If a wealth of options has you spinning your wheels, and you’re unable to settle on one clear path, create some pressure by setting a 10-minute timer and trying to make your decision by the time it goes off. If you don’t respond to deadlines, recruit an unbiased friend who can quickly help eliminate a few of your choices. “We’re caught in our own circuit and can’t rule stuff out that well,” Landow says. You may agree and say, “I didn’t like that one, either,” or you’ll realize you have stronger feelings in one direction, which can get you to finality.

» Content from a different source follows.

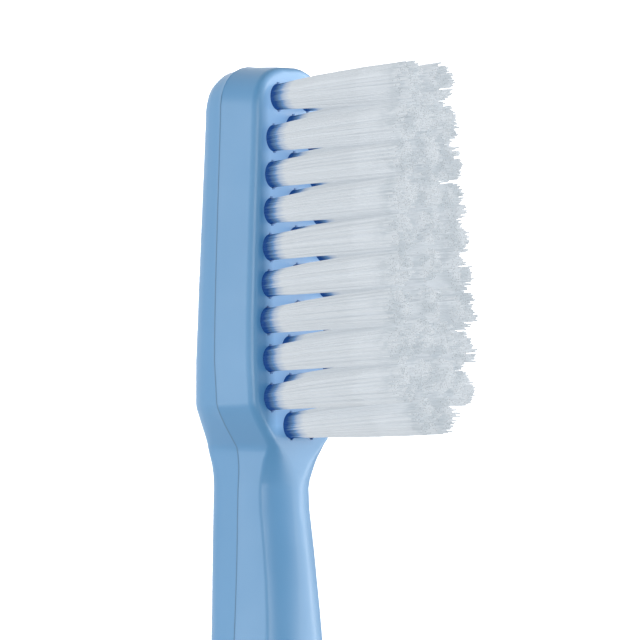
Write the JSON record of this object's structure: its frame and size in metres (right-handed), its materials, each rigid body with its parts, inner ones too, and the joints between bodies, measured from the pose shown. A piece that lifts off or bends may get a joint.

Find Your Belief and Accept the Uncertainty
Becoming excited about a decision is key. That’s another way visualization can help. By imagining every step you’d take following a particular decision, a choice becomes more doable and less overwhelming. “It’s educated intuition,” Landow says. You own the decision. That’s a good place to get to with gut choices because research has shown that this educated intuition more often leads to intensified positive emotions after successful outcomes rather than intensified negative feelings over failures. Another surprising finding: Positive outcomes were more expected than negative ones with this technique. It becomes like a self-fulfilling prophecy. “Just believing in the decision makes the desired outcome more likely,” Markman says.
But still, there are no guarantees. The decision might not work out as you imagined, and that can shake your confidence in going with your intuition in the future. If you fall into a pattern of making choices that don’t get you what you want, then it’s time to reassess how you make decisions. But, if it’s just a matter of one individual choice not turning out as you’d hoped, don’t romanticize the road not taken. “We get caught up in the thought that we made the wrong decision,” Landow says. “But how do you know the other one would have been better?”
Rather than scrutinize the past, focus on how to address or improve your current situation. It keeps you moving forward and problem-solving, not ruminating.